The Alawite minority did not expect that the privileges of power after years of what they called “persecution” in the phase before Assad gained power but tried to impose their influence under the name of “the leader and the community.”
Speaking to ARA News, Mamdouh H., a Syrian poet, said that the coastal accent of the Alawites turned into a feature which the Alawites used to recognize each other in order to utilize nepotism and promote relationships developed between members of the community.
Alawites enjoyed ecstatic power during the rule of Assad the father and son, but the outbreak of the anti-Assad uprising in 2011 has reduced much of this feeling and they felt that the battle’s options are limited; either it will eliminate them or lead to their departure from the country in case of losing the war . The additional option, which they did not argue, is to recall the pre-Assad era, namely “persecution”.
However, Alawites surrendered to the only option of confronting an enemy the regime itself obliged them to fight against. Therefore, supporting the Assad regime was their only choice to maintain survival. According to state estimations, more than 60,000 Alawites have been killed during the four-year-old war in the country, some of them military members and others were civilians.
Additionally, there are thousands of injured who have lost organs and turning them into people with special needs. While, nearly 100,000 Alawite children have became orphans while thousands others have been forcibly displaced from their areas.
According to Syrian opposition activist Amer Halwani, the Alawites were unable to look at themselves as a component of the broad Syrian society or as partners even after the downfall of Assad regime.
“Alawites should have revolted against Assad dictatorship since they were among other persecuted components of the Syrian society,” Halwani said. “The regime has turned many of them into Shabbiha (pro-Assad militia) and used them as a tool to suppress Sunni Arabs, Kurds and other ethnic groups in the country.”
Ibrahim Hammoud, a former political prisoner in Assad’s detentions, reported that “the Alawite political prisoners suffered more than other detainees, as the authorities were deliberately placing them in isolated cells so that people do not know that there are opponent members from the same community of the president.”
“This is how the regime tried to maintain its image before the Alawite population in Syria for decades,” Hammoud said.
The story goes back to the pre-crisis phase in Syria, as many Alawites used to be active as communists, and have repeatedly revolted against the regime’s actions, but there is a lack of details about such causes due to the forced confidentiality within security headquarters in this regard.
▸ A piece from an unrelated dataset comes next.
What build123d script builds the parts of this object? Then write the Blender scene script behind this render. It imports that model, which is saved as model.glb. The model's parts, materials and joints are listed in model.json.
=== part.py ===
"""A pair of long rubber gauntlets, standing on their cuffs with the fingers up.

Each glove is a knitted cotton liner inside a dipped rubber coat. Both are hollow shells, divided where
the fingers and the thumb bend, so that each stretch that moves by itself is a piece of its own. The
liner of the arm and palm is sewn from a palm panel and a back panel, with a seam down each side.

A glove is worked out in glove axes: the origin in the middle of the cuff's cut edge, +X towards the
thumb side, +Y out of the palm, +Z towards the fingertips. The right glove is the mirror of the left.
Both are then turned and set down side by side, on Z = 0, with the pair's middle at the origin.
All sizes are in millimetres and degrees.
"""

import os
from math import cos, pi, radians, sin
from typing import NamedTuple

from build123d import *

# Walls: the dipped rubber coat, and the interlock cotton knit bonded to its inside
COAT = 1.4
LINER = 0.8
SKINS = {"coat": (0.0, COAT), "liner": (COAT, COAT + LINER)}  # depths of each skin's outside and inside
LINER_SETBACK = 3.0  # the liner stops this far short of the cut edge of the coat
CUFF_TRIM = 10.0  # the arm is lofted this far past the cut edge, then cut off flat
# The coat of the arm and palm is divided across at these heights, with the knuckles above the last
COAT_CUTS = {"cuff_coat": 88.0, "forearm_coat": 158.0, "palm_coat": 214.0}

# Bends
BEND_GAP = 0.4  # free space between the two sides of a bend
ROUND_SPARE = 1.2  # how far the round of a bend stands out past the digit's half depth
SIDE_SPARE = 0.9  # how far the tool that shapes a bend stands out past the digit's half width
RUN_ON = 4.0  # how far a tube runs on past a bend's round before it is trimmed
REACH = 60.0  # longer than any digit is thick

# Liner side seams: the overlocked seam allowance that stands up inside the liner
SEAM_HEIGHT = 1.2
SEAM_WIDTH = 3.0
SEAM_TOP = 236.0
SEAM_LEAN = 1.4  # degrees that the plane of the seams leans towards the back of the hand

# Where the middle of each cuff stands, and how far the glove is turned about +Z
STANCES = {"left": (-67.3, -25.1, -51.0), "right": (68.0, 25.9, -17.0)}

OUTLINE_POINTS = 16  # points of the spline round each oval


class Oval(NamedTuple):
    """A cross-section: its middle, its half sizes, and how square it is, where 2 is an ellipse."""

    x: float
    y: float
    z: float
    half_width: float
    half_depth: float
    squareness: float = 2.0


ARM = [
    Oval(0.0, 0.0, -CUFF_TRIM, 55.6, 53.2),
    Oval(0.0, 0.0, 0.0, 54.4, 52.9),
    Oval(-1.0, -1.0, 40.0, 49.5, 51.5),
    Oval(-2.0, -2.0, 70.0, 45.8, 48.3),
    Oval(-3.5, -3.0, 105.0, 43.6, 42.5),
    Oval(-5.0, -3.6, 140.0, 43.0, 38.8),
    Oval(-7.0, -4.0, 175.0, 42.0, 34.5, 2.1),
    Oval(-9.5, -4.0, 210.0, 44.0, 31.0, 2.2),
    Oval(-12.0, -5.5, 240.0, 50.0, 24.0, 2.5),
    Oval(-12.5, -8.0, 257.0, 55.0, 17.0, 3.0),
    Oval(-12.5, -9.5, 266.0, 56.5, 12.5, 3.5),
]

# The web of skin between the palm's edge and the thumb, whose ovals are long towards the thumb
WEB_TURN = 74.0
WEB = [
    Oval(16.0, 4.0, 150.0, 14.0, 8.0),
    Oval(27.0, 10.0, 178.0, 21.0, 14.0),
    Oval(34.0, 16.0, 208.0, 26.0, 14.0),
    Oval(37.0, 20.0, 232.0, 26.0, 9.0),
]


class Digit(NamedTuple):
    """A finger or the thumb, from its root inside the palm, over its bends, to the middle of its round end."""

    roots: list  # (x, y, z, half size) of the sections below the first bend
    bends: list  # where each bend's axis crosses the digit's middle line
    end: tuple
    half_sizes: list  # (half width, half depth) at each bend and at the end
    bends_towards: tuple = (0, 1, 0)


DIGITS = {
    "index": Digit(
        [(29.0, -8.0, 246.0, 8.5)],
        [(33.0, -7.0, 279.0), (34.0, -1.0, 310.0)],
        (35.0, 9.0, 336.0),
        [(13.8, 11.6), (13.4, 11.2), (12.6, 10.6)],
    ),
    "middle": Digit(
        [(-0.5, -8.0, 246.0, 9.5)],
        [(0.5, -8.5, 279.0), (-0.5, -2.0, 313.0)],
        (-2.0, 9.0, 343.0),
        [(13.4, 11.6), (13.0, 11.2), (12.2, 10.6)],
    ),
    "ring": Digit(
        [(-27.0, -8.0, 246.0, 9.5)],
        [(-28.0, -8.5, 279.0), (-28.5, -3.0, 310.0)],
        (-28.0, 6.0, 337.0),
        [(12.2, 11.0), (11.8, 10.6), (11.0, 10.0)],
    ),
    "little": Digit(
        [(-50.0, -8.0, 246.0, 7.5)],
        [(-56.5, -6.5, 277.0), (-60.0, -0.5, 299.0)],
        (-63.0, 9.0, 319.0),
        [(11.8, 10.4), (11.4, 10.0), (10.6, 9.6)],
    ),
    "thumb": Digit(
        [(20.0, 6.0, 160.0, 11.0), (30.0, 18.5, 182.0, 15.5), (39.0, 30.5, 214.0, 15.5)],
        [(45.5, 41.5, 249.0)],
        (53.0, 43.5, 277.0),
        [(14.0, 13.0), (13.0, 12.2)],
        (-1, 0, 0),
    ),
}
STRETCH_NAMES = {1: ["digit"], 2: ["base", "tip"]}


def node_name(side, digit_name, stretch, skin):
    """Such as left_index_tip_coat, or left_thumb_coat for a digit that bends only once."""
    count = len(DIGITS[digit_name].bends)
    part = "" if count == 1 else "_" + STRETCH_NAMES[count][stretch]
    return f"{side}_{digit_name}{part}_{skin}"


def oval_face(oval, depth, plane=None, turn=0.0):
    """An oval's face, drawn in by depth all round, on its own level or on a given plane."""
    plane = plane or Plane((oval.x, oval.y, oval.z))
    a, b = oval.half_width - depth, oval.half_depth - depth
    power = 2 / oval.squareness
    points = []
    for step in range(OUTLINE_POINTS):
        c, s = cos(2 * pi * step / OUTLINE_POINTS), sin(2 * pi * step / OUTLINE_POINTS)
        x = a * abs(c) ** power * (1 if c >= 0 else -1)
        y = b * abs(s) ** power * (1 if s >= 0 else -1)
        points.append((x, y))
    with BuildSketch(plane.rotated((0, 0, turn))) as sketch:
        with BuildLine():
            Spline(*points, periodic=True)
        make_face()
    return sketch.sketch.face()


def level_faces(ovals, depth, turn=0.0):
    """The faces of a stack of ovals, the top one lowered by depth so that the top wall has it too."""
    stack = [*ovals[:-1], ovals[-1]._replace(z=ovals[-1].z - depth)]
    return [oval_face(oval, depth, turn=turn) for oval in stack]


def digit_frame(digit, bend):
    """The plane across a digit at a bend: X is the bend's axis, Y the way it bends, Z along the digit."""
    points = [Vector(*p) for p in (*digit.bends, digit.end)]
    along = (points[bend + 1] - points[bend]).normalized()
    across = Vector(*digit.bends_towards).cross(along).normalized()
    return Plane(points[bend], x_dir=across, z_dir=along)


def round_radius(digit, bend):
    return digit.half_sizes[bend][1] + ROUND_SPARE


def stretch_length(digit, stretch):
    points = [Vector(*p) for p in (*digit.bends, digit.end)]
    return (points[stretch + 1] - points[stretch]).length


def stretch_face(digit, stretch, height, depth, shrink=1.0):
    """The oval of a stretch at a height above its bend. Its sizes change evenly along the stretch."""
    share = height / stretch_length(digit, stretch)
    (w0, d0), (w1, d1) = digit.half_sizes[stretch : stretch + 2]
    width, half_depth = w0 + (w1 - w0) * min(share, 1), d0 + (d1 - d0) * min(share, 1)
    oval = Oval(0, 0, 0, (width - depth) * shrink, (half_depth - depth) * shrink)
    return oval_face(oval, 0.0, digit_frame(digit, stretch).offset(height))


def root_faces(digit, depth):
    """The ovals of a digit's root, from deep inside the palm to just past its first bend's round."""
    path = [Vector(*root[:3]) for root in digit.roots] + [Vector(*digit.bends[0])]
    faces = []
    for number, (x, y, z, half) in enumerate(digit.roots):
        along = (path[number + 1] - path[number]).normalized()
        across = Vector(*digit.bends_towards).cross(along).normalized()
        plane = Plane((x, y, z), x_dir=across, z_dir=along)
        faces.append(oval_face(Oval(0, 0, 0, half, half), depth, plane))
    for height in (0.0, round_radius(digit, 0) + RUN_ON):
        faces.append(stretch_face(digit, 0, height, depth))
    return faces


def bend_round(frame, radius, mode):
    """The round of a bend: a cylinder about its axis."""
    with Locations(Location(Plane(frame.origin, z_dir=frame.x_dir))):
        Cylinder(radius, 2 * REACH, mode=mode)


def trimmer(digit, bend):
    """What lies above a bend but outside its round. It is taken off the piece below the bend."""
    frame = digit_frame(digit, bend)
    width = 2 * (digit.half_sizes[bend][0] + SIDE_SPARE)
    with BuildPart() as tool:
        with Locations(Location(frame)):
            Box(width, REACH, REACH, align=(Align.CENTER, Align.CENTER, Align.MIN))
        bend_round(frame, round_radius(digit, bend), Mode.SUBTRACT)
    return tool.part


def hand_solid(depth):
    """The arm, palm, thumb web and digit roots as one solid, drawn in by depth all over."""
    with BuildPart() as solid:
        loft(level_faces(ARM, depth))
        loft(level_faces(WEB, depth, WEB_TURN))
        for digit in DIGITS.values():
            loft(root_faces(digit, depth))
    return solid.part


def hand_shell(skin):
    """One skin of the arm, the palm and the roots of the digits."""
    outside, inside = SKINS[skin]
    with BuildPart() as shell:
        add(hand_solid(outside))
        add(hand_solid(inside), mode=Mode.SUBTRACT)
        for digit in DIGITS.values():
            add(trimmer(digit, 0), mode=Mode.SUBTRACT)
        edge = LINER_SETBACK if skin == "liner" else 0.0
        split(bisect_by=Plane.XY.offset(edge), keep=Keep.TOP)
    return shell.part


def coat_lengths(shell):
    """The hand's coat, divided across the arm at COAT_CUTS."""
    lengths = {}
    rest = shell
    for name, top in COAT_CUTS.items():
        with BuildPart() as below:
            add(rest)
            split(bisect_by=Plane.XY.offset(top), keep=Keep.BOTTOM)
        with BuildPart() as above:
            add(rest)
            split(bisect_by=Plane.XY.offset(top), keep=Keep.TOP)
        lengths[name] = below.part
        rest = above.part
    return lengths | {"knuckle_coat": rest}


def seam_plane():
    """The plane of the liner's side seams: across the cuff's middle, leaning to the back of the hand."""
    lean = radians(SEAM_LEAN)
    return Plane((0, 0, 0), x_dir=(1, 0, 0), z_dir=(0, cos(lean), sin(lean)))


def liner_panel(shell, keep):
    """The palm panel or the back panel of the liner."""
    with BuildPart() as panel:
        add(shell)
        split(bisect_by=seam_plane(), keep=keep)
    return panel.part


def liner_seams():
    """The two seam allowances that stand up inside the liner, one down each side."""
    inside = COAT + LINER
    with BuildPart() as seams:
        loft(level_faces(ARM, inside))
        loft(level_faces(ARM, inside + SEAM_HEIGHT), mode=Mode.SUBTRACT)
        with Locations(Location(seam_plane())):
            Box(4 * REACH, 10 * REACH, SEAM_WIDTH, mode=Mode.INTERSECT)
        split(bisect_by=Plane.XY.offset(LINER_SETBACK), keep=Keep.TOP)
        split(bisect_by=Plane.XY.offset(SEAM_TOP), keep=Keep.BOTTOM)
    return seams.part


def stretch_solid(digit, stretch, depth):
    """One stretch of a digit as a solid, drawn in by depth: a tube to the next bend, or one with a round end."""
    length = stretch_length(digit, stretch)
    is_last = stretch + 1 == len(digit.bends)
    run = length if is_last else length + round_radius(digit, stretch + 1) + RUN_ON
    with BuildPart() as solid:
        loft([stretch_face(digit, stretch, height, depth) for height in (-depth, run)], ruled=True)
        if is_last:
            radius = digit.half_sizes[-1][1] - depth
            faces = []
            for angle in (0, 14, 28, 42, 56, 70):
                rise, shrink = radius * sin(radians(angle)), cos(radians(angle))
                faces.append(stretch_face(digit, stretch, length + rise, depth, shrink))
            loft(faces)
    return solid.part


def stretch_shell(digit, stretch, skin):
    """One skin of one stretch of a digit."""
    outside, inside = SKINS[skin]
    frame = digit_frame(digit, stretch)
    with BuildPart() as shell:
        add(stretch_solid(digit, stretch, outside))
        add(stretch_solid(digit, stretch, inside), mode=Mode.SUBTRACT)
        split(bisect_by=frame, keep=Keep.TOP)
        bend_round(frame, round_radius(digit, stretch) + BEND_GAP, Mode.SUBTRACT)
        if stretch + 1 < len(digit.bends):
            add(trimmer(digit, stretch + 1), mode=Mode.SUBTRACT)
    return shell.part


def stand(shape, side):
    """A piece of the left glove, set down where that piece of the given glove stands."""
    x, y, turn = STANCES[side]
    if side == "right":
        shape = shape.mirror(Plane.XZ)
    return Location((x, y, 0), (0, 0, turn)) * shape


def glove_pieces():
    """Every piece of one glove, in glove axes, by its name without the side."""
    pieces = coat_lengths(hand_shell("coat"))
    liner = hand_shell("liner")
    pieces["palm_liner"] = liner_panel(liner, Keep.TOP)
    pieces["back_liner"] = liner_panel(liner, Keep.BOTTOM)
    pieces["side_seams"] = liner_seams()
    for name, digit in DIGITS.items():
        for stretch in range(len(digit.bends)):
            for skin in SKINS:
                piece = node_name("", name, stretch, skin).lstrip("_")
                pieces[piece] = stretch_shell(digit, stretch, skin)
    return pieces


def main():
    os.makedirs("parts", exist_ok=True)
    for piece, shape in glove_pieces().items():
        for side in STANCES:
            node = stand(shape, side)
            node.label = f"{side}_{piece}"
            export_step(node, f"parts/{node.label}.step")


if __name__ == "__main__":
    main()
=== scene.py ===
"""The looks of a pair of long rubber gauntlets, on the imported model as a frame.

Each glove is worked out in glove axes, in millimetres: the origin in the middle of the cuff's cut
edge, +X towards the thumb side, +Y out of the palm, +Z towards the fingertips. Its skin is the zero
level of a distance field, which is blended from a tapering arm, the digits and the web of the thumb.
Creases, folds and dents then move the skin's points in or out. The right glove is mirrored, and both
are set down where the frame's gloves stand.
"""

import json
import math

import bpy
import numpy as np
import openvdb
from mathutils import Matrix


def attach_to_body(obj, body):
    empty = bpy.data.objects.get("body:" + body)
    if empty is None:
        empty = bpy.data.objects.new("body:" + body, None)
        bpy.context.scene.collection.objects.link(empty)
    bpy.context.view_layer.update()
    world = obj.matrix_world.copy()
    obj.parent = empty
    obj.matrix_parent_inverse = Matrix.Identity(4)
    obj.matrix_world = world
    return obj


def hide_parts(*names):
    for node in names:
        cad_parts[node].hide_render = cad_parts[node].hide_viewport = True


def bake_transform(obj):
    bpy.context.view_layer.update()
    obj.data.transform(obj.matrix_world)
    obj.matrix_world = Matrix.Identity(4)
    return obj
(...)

“Until 2008, there were significant rifts in the heart of the Alawite sect, which was unheard by the rest of Syrians. Some Alawites in the countryside of Tartous were inclined to support an Iranian affiliation, while others were seen standing against Iran for fear of losing the community’s identity and turn into mere followers to Iran by the regime’s policies and obvious loyalty to the biggest Shiite power in the region,” the Syrian poet concluded.
The Alawite community constitutes a branch of the extended Shiite sect, which, according to observers, explains the apparent loyalty of the Assad family to Iran and the latter’s commitment to support the Alawite regime in Syria until this moment.
Syria’s Alawites have fallen victims to the regime’s policies, which linked their survival to Assad’s rule and convinced them to get largely engaged in the ongoing war against rebels who mostly represent the Sunni majority in Syria.